6. Batalyon Khalid bin Sa'id, untuk memerangi Syam.
7. Batalyon Al-Ala' bin al Hadrami, untuk memerangi Bahrain, yaitu kabilah Abdul Qais dan kabilah Rabi'ah.
8. Batalyon Khuzaifah bin Muhshin , untuk memerangi Diba, Oman.
9. Batalyon Arfajah bin Hartsumah, untuk memerangi Mahrah.
10.Batalyon al Muhajir bin Abi Umayyah, untuk memerangi Shan'a, Yaman.
11.Batalyon Suwaid bin Muqrin, untuk memerangi Tuhamah, Yaman.
Para pemimpin laskar mujahidin agung itu melakukan tugasnya dengan memerangi para pengkhianat yang murtad, memutus mata rantai mereka, melumpuhkan propaganda sesat, dan memberi pelajaran bagi seluruh kaum muslimin dari generasi ke generasi, bahwa Islamnya seseorang haruslah utuh (kaffah) dan jangan mengurangi atau menambahkan apa-apa yang ada pada dienul Islam. Dahsyatnya makar ini ditulis oleh At Thabari dalam Tarikh Ibnu Jarir at Thabari, juz 3.
Pembangkang Zakat Harta pada Masa Kini
Pada zaman kita kini, ketaatan umat Islam terhadap kewajiban zakat juga memprihatinkan. Jurang antara potensi zakat dan realisasinya sangat lebar. Tetapi, selain itu, ada juga persoalan mendasar yang kita hadapi, yakni penetapan nisab zakat mal. Secara syariat nisab zakat mal ditetapkan hanya dengan (dinar) emas dan (dirham) perak. Kenyataannya kita masih menggunakan uang kertas (rupiah). Lalu, bagaimana seorang muslim mampu membayar zakat harta, bila ia tidak tahu berapa nisab zakat mal?
Sayangnya kini sangat sedikit ulama dan ustadz yang tahu perkembangan ukuran nisab zakat dengan uang kertas, misalnya nisab riyal, dolar, atau rupiah. Sebab semua uang kertas sejatinya tidak berharga, dan merupakan wasilah (perantara alat) dari Riba. Sehingga uang riba ini selalu berubah-ubah nilainya sesuai kehendak para spekulan valas. Akibat dari bid'ah penggunaan mata uang kertas yang riba ini, maka seluruh kaum muslimin sedunia kesulitan dalam menetapkan nisab harta mereka. Lalu bagaimana mereka bisa membayar zakat kalau nisabnya saja tidak tahu?

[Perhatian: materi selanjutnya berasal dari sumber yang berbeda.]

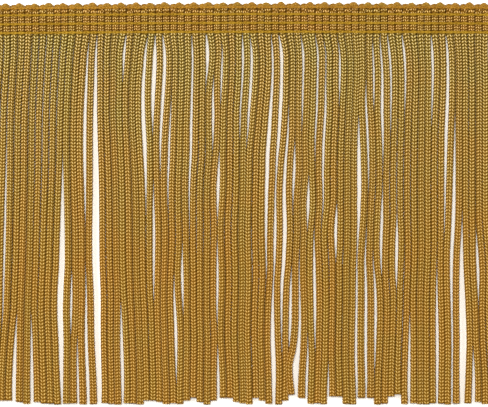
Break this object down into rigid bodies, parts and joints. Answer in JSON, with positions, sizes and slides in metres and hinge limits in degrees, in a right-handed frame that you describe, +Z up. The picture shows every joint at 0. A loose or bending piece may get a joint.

Ulama dan ustadz modern berlepas diri dari kewajiban dakwah mereka, paling-paling hanya memberi solusi bahwa zakat mal itu nisabnya 85 gram emas atau 600 gram perak murni. Nah, lalu berapa harga emas dan perak tersebut pada hari ini dalam mata uang kertas? Untuk itulah dinar dirham kembali diterbitkan oleh WITO dan WIM, yang diedarkan ke penjuru dunia melalui amir-amir nasional dan lokal.

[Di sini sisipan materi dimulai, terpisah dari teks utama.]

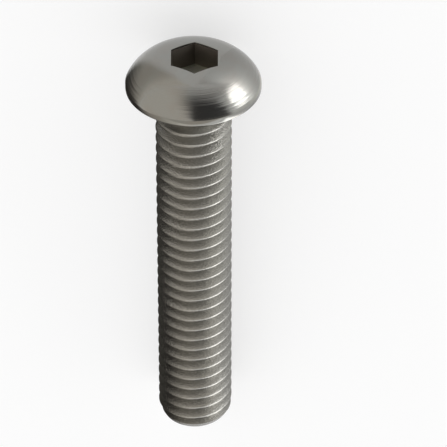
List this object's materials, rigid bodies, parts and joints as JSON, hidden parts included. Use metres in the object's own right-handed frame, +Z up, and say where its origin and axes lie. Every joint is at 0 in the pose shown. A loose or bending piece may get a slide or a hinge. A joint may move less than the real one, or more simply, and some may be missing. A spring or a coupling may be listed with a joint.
{
  "type": "button head screw",
  "caption": "Stainless steel button head socket cap screw: low domed head with a hexagon socket, on a fully threaded shank with a chamfered end.",
  "frame": {"origin": "on the ground below the middle of the screw's box as it lies at rest", "axes": "+Z up; the screw's axis lies in the XZ plane, its head towards +X and raised about 4 degrees, because it rests on the rim of its head and the end of its thread"},
  "size_m": [0.0552, 0.0164, 0.0164],
  "materials": {
    "stainless": "satin stainless steel, turned dome"
  },
  "bodies": {
    "root": {"button_head_screw": "stainless"}
  },
  "joints": []
}
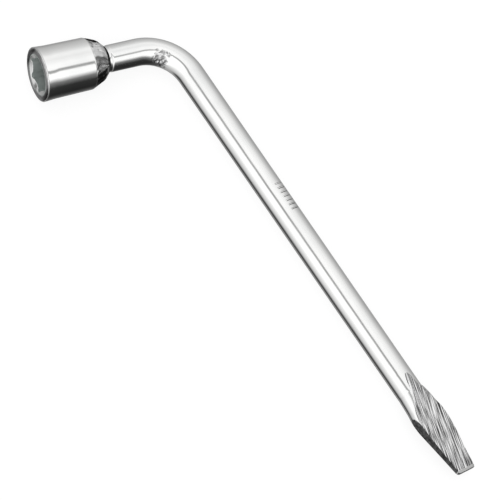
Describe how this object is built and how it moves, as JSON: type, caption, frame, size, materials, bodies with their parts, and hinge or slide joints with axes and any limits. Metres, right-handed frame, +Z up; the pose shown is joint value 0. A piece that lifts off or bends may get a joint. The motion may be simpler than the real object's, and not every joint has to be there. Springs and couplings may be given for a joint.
{
  "type": "lug wrench",
  "caption": "L-shaped lug wrench: a bent round chromed bar with a hexagon socket welded to its short arm and a flat ground pry tip on the handle.",
  "frame": {"origin": "the middle of the wrench's footprint, on the table it lies on", "axes": "+Z up from the table; the handle lies near the Y axis with its pry tip towards -Y; the socket opens towards -X and a little up"},
  "size_m": [0.1708, 0.3108, 0.0355],
  "materials": {
    "bar_chrome": "bright chrome plate over steel, with the pry tip left as bare ground steel",
    "socket_chrome": "bright chrome plate outside, dull grey-green bare steel in the hexagon",
    "weld_chrome": "rippled weld metal, plated over"
  },
  "bodies": {
    "root": {"handle_bar": "bar_chrome", "hex_socket": "socket_chrome", "weld_bead": "weld_chrome"}
  },
  "joints": []
}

Di Indonesia, di bawah Amirat Indonesia, dinar dan dirham telah kembali diedarkan melalui Wakala Induk Nusantara (WIN) dan jajaran wakalanya, yang saat ini mencapai sekitar 85 wakala. Dengan dinar emas dan dirham perak nisabnya menjadi mudah diketahui, yaitu 20 Dinar emas dan 200 Dirham perak, dengan kewajiban zakat 2.5%, yakni masing-masning 0.5 dinar dan 5 dirham.
Umat Islam, khususnya Muzaki, seharusnya mengikuti ketetapan ini, menggunakan kembali dinar emas dan dirham perak untuk menunaikan zakatnya. Dan siapapun ulama dan ustadz yang menghalang-halangi penggunaan nuqud nabawi ini dalam pembayran zakat dapat dikatagorikan sebagai pelaku makar atau pembangkang zakat. Dulu keadaan seperti ini diperangi oleh Khalifah Abu Bakar. Sekarang siapa yang memerangi pare pembangkang zakat?